_What you are asked to do_.
How many lines hold the string "each"? Reply with the number alone.

_Records for processing_.
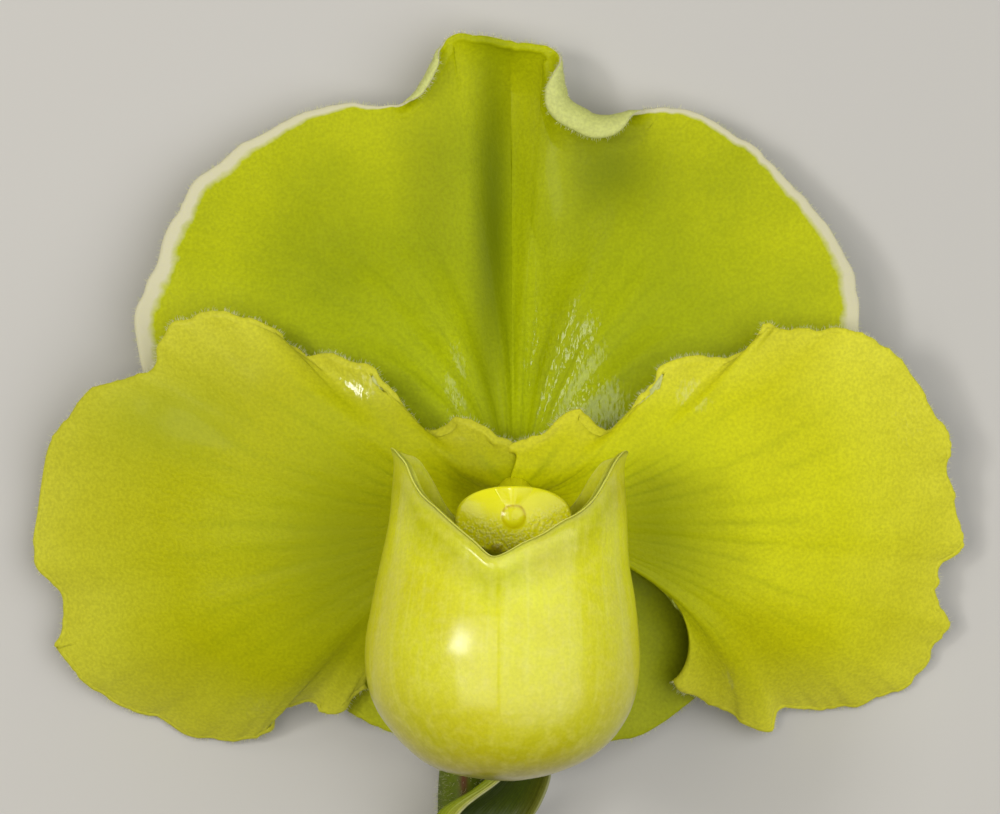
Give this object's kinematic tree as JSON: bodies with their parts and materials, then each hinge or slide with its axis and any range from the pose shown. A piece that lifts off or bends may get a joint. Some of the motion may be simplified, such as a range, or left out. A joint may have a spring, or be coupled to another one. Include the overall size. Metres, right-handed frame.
{
  "type": "paphiopedilum orchid bloom",
  "caption": "Slipper orchid bloom picked with a length of its stalk, lying face up: broad hooded sepal, waved petals and a hollow pouch round a shielded column.",
  "frame": {"origin": "centre of the bounding box on the surface the bloom lies on", "axes": "+Z out of the flower's face, +Y towards the tip of the upper sepal, with the stalk towards -Y, +X to the viewer's right"},
  "size_m": [0.122, 0.17, 0.0484],
  "materials": {
    "sepal": "waxy green sepal, fine crinkle",
    "petal": "waxy yellow-green petal, veined",
    "pouch": "smooth glossy yellow pouch",
    "column": "warty glistening yellow",
    "stalk": "green stalk with a coat of pale hairs",
    "bract": "smooth green bract, satin"
  },
  "bodies": {
    "root": {"dorsal_sepal": "sepal", "synsepal": "sepal", "petal_left": "petal", "petal_right": "petal", "pouch": "pouch", "staminode": "column", "column": "column", "anther_left": "column", "anther_right": "column", "stigma": "column", "ovary": "stalk", "scape": "stalk", "bract": "bract"}
  },
  "joints": []
}
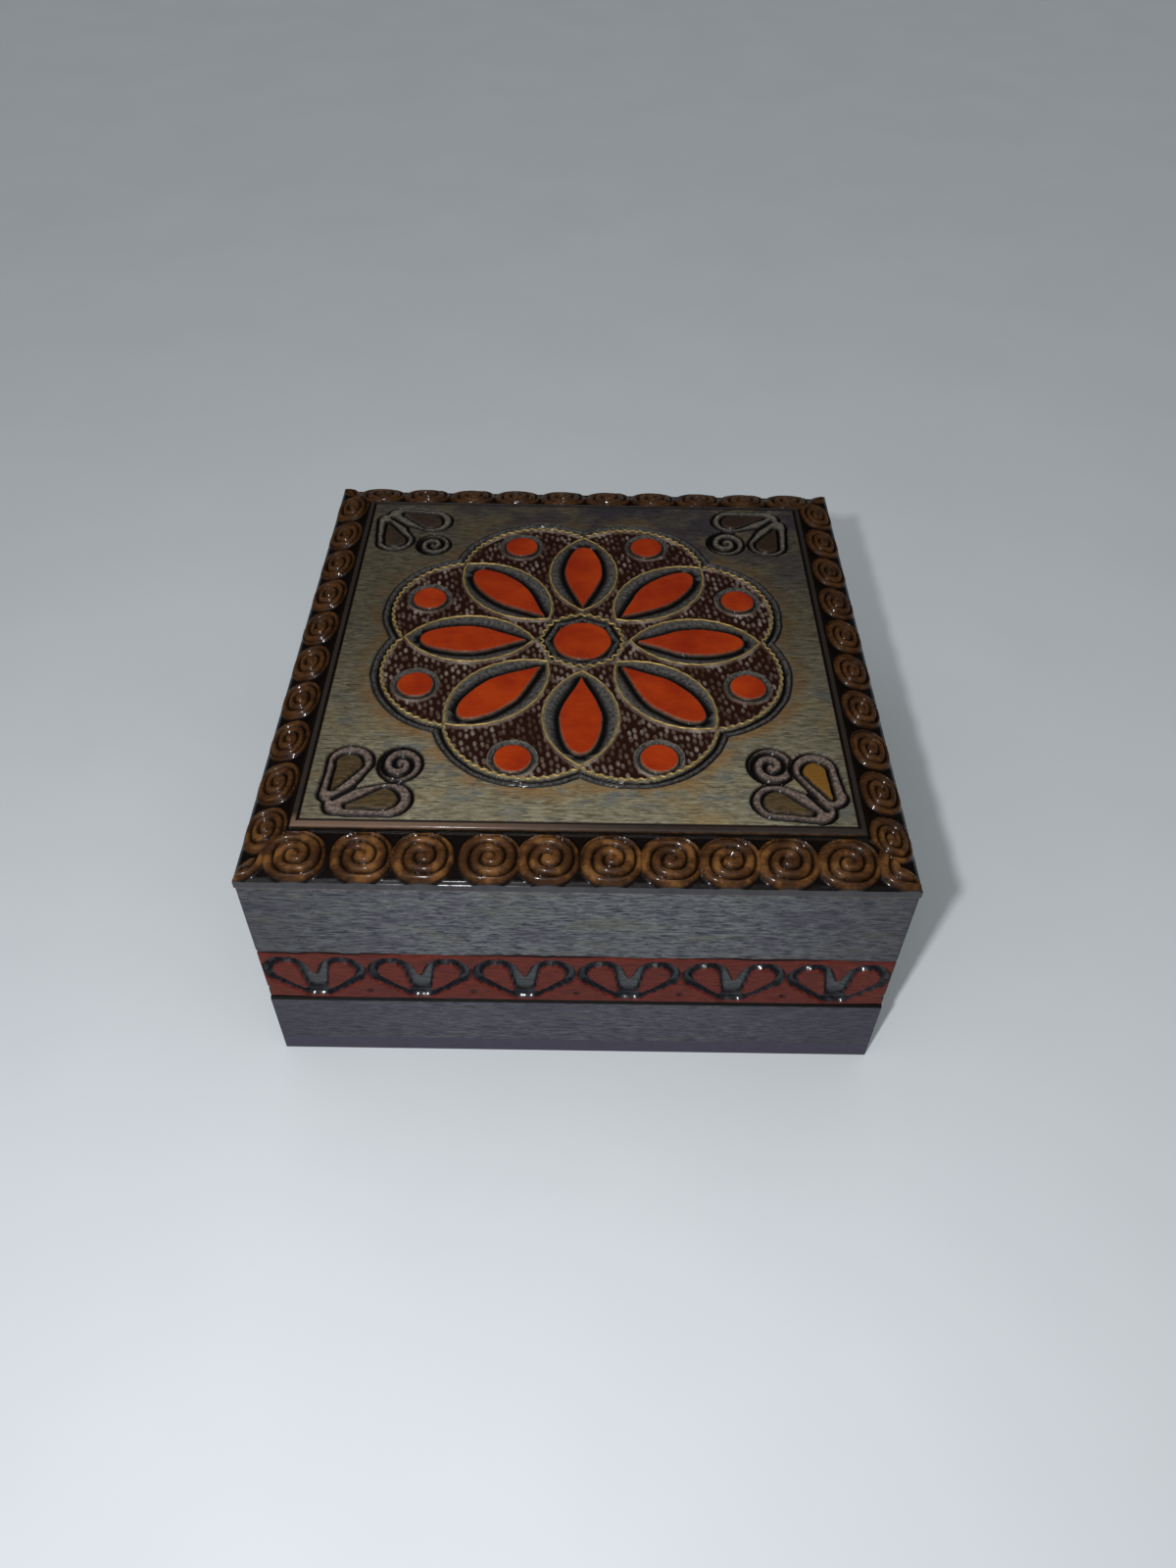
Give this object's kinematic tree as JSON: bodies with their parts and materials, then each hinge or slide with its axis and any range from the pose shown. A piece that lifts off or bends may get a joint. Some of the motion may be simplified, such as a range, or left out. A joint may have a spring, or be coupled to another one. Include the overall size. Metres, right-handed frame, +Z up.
{
  "type": "carved wooden jewelry box",
  "caption": "Small wooden jewelry box with a deep hinged lid, a carved and wire-inlaid rosette on top and a carved red leaf band.",
  "frame": {"origin": "centre of the box's underside", "axes": "+Z up, -Y towards the front, +X to the right seen from the front; the hinges are at +Y"},
  "size_m": [0.127, 0.132, 0.0615],
  "materials": {
    "stained_wood": "stained, satin lacquer",
    "banded_wood": "grey-blue stain with a brick red band, satin lacquer",
    "bottom_wood": "dark stain, satin lacquer",
    "carved_top_wood": "carved, stained and gloss lacquered",
    "brass": "drawn wire and sheet, lightly tarnished"
  },
  "bodies": {
    "base": {"bottom_board": "bottom_wood", "base_front_wall": "stained_wood", "base_back_wall": "stained_wood", "base_left_wall": "stained_wood", "base_right_wall": "stained_wood", "left_hinge_base_leaf": "brass", "left_hinge_pin": "brass", "left_hinge_base_screws": "brass", "right_hinge_base_leaf": "brass", "right_hinge_pin": "brass", "right_hinge_base_screws": "brass"},
    "lid": {"lid_front_wall": "banded_wood", "lid_back_wall": "banded_wood", "lid_left_wall": "banded_wood", "lid_right_wall": "banded_wood", "top_board": "carved_top_wood", "petal_wire_1": "brass", "petal_wire_2": "brass", "petal_wire_3": "brass", "petal_wire_4": "brass", "petal_wire_5": "brass", "petal_wire_6": "brass", "petal_wire_7": "brass", "petal_wire_8": "brass", "lobe_wire_1": "brass", "lobe_wire_2": "brass", "lobe_wire_3": "brass", "lobe_wire_4": "brass", "lobe_wire_5": "brass", "lobe_wire_6": "brass", "lobe_wire_7": "brass", "lobe_wire_8": "brass", "centre_wire": "brass", "left_hinge_lid_leaf": "brass", "left_hinge_lid_screws": "brass", "right_hinge_lid_leaf": "brass", "right_hinge_lid_screws": "brass"}
  },
  "joints": [
    {"name": "lid_hinge", "type": "hinge", "parent": "base", "child": "lid", "pos_m": [0, 0.0638, 0.01935], "axis": [-1, 0, 0], "range_deg": [0, 95]}
  ]
}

_Task solution_.
2